I have no doubt that the Hall of Fame will stabilize as expectations are recalibrated but the tragic consequences that “big game hunters” and enablers fail to grasp or refuse to take responsibility for include three other more tragic losses:
- In Charlotte, the banks will be less likely now to shoulder backing on behalf of smaller, less conspicuous but far more essential events and facilities to sense of place.
- Lawmakers will be suspicious of future proposals to end-run guidelines for worthy purposes.
- Philanthropic gestures will be hardened if not curtailed as will be any cultural innovation.
But a reality is that communities susceptible, if not addicted, to “big game hunting” are also suffering from Dunning-Kruger Effect, the inability to learn from mistakes. Under its spell, they fail to recognize incompetence or genuine alternatives.
In the words of Dr. David Dunning of Cornell, who identified this cognitive bias along with Dr. Justin Kruger now at the NYU Stern School of Business, for communities and individuals so-addicted, “the trouble with ignorance is that it feels so much like expertise.”

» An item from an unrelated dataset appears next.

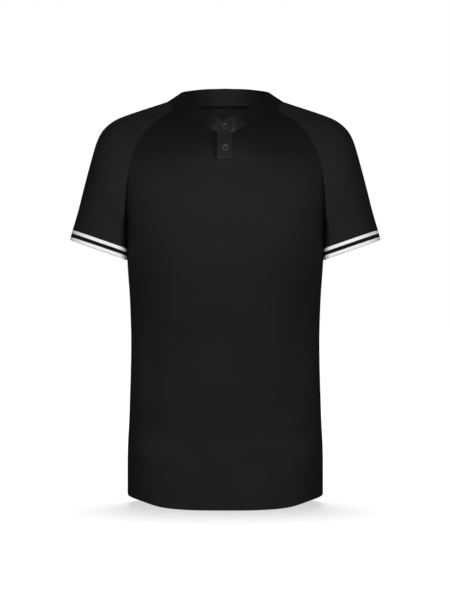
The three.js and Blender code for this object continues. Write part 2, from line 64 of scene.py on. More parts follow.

Another reality for communities susceptible to “big game hunting” is not just the massive sums it consumes or siphons but the even more significant investments those dollars could have made if directed instead to fostering and making sustainable a community’s distinctiveness.
The great irony of “big game hunting” is that it isn’t “thinking big” at all but thinking zero sum and a failure of faith that a community can be inherently worthy of love.